While she's a decent writer, I felt there was a little too much information at times. Nothing so bad that it clogged the story or impeded the flow of it, but just enough to question why it was included in the first place. Lots of little bits of info - that Strike's phone was charging on the floor next to his camp bed, some excessive detail about ultimately unimportant things like clothing, or details on the clothing, etc. Honestly, I've seen much worse info-dumps, and it wasn't terrible in Cuckoo's Calling, but I do feel that it could've been streamlined better than it was.

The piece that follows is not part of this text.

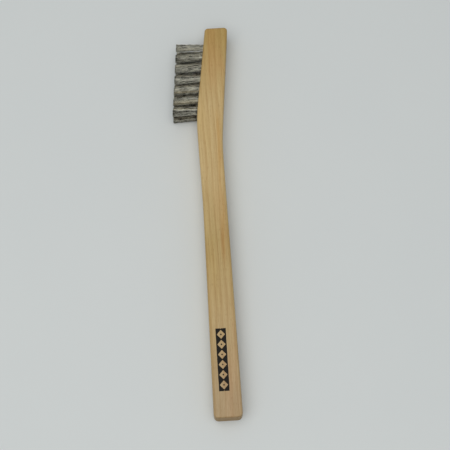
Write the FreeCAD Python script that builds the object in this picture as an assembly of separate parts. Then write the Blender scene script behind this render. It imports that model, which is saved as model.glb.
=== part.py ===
"""Small scratch brush: a bent hardwood handle with stapled tufts of fine stainless wire.

Every size is in millimetres. The brush lies on its side. +Y runs along the grip towards the head,
the bristles point along -X, square to the grip, and +Z is the handle's width. The outline is drawn
from the bend, where the head's centre line leaves the grip's, and each finished piece is moved so
that the origin is at the bottom centre of the whole brush's box.
"""
import FreeCAD, Part
import math
import os
from FreeCAD import Matrix, Vector

# Tuft holes: rows along the head, pitched along the grip. Every second row is staggered: it has one
# hole fewer, each halfway between two of its neighbours'.
rows = 3
columns = 7  # in the outer rows
hole_diameter = 3.0
hole_depth = 8.0  # from the face to the full-diameter end of the hole
drill_point_angle = 118.0
hole_web = 0.8  # wood between one row of holes and the next
side_wall = 1.05  # wood between an outer hole and the side face
column_pitch = 5.65
first_hole_from_end = 9.2
last_hole_to_bend = 5.25

# Handle outline. Depths are across the handle, from the bristle side to the back. Both of its ends
# are cut square to the grip.
grip_length = 142.0
bend_angle = 7.0
head_end_depth = 10.95
bend_depth = 12.8
waist_depth = 11.2
tail_depth = 13.0
waist_from_bend = 41.0
head_corner_radius = 1.6
tail_corner_radius = 2.2
shoulder_radius = 100.0
waist_radius = 400.0
hollow_radius = 180.0
edge_round = 1.1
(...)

The pace of the story seemed pretty good for the duration of the read, though I personally would've liked to see more of the information we were presented with at the reveal to be sprinkled throughout the book, for people to either pick up on or call back and have an 'ohhhhhh, I get it now' moment. Personally, I'm terrible at picking up information like that but would've loved to see more of it, rather than a rather large exposition section at the end. I feel it should've been more of a connect-the-dots experience, rather than having the protagonist piece everything together behind our backs, while we only really saw the grunt work put into getting the answers.
So, 3.5/5. It was good, it was fun, it wasn't fantastic or overly exceptional. I'm looking forward to reading The Silkworm when I get the chance to do so, but won't go out of my way to rush getting a copy. A good book for grabbing a few pages with a cuppa during breaks or while on the bus, but perhaps not the sort of book you curl up with in the evening for a few hours.